Sunday, March 8, 2009

Issue 1: Shamrocks as Harbinger of Spring

A comment C made this morning, on the efficacy of galoshes in inspiring one to skip and splash in puddles, hauled me back in memories to P and I skipping down Ashland after breakfast one morning. P said something about it being a memory I would retain, and obviously it worked--though I have given up those particular brown boots.

Despite the temperature only being 3 degrees this morning and the utter joy of chiseling ice off the windshield yet again before leaving for work, I am starting to have hopes and thoughts of spring. I think it's because of my shamrocks. In the fall my mum brought me a flat of shamrocks she'd split out from hers. Mum has a green thumb like no one else. While I certainly welcomed some shamrocks--10 new plants were a bit much, so I sent out an email at work and most of them went to a new home. Three stayed with me though and were re-potted.

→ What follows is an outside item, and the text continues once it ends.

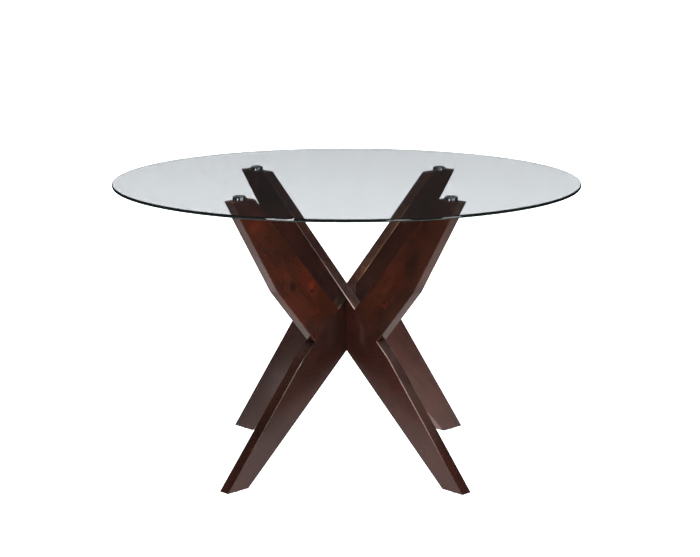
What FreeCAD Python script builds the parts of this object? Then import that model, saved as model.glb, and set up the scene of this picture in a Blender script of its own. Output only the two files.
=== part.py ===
"""Round dining table: a clear glass top on a wooden base of two crossing X frames."""
import FreeCAD, Part
import os

import Sketcher

os.makedirs("parts", exist_ok=True)
doc = FreeCAD.newDocument("GlassTopTable")

# Driving sizes in millimetres. Reaches are measured outward from the table's axis along a frame,
# heights upward from the floor.
SIZES = [
    ("glass_diameter", 1219, "Glass top"),
    ("glass_thickness", 8, "Glass top"),
    ("glass_arris", 1.2, "Glass top"),
    ("table_height", 760, "Whole table"),
    ("board_thickness", 34, "All boards"),
    ("board_arris", 1.2, "All boards"),
    ("tip_inner_reach", 307, "Long board, arm end"),
    ("tip_width", 95, "Long board, arm end"),
    ("arm_bend_reach", 200, "Long board, bend of the lower edge"),
    ("leg_bend_reach", 171, "Long board, bend of the upper edge"),
    ("foot_inner_reach", 366, "Long board, foot end"),
    ("foot_width", 70, "Long board, foot end"),
    ("upper_crotch_reach", 47, "Upper arm, seat on the long board"),
    ("upper_seat_width", 83, "Upper arm, seat on the long board"),
    ("upper_bend_reach", 258, "Upper arm, bend of the outer edge"),
    ("upper_tip_inner_reach", 333, "Upper arm, tip"),
    ("upper_tip_width", 75, "Upper arm, tip"),
    ("lower_crotch_reach", 32, "Lower leg, seat under the long board"),
    ("lower_seat_width", 95, "Lower leg, seat under the long board"),
    ("lower_bend_reach", 186, "Lower leg, bend of the outer edge"),
    ("lower_foot_inner_reach", 368, "Lower leg, foot"),
    ("lower_foot_width", 76, "Lower leg, foot"),
    ("lap_clearance", 0.1, "Cross lap, each side"),
    ("dowel_diameter", 10, "Dowels"),
    ("dowel_length", 60, "Dowels"),
    ("dowel_pitch", 31, "Dowels"),
    ("dowel_chamfer", 1.2, "Dowels"),
    ("hole_clearance", 0.1, "Every drilled hole, on the radius"),
    ("hole_relief", 1.5, "Every blind hole, past the end of what it holds"),
    ("disc_diameter", 34, "Support discs"),
    ("disc_height", 9, "Support discs"),
    ("disc_round", 1.2, "Support discs"),
    ("disc_recess_diameter", 27, "Support discs, seat of the pad"),
    ("disc_recess_depth", 1.5, "Support discs, seat of the pad"),
    ("pad_proud", 2, "Bumper pads, above the disc"),
    ("pad_clearance", 0.2, "Bumper pads, in the disc"),
    ("pad_round", 0.8, "Bumper pads"),
    ("screw_diameter", 4.5, "Disc screws"),
    ("screw_head_diameter", 8.5, "Disc screws"),
    ("screw_length", 38, "Disc screws"),
    ("screw_point", 5, "Disc screws"),
    ("bolt_diameter", 8, "Lap bolt"),
    ("bolt_head_diameter", 13, "Lap bolt"),
    ("bolt_head_height", 8, "Lap bolt"),
    ("bolt_socket_width", 6, "Lap bolt"),
    ("bolt_socket_depth", 4, "Lap bolt"),
    ("bolt_seat_depth", 30, "Lap bolt, seat above the crotch"),
    ("washer_diameter", 18, "Lap washer"),
    ("washer_thickness", 1.6, "Lap washer"),
    ("washer_clearance", 0.6, "Lap washer, in its counterbore, on the radius"),
    ("insert_diameter", 13, "Lap insert"),
    ("insert_length", 20, "Lap insert"),
    ("insert_flange_height", 2, "Lap insert"),
    ("insert_flange_diameter", 16, "Lap insert"),
    ("glide_diameter", 24, "Foot glides"),
    ("glide_height", 2.5, "Foot glides"),
    ("glide_round", 0.8, "Foot glides"),
    ("nail_diameter", 2.5, "Glide nails"),
    ("nail_head_diameter", 7, "Glide nails"),
    ("nail_head_height", 1.1, "Glide nails"),
    ("nail_inset", 0.7, "Glide nails, head above the floor"),
    ("nail_length", 18, "Glide nails"),
]
sheet = doc.addObject("Spreadsheet::Sheet", "Sizes")
for row, (alias, value, note) in enumerate(SIZES, start=1):
    sheet.set(f"A{row}", alias)
    sheet.set(f"B{row}", str(value))
    sheet.set(f"C{row}", note)
    sheet.setAlias(f"B{row}", alias)
doc.recompute()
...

Now they're big, flourishing with three leaf stalks and many little white flowers. Because they lived right by the balcony they got tons of sunshine but also a little chill, which meant some of the leaves took on a purple tinge.

It's still dark by the time I get home most nights so the shamrocks have put themselves to bed, leaves folded down and tucked in. It is only on the weekends and Tuesday mornings that I get to see the plants with leaves fully flared and reaching for the sun. The bright greens and flared leaves creates a welcoming bubble that suggests that even though we may still have a little while longer--spring is coming. We will have grass once more and trees with leaves, rather than their stark spare branches.

Introductorily

Following the termination of a relationship, I recaptured my words, my self really, which had been rather muted for the better part of two years.

I found most joy in writing pieces to a friend often on the road--to ensure that at least once a week he had a bit of an update on my life, and a little touch of sanity in a world that was anything but.

While most of these are new pieces, some may include some reworks.

Get out your can opener, dinner tonight is Canned Sanity.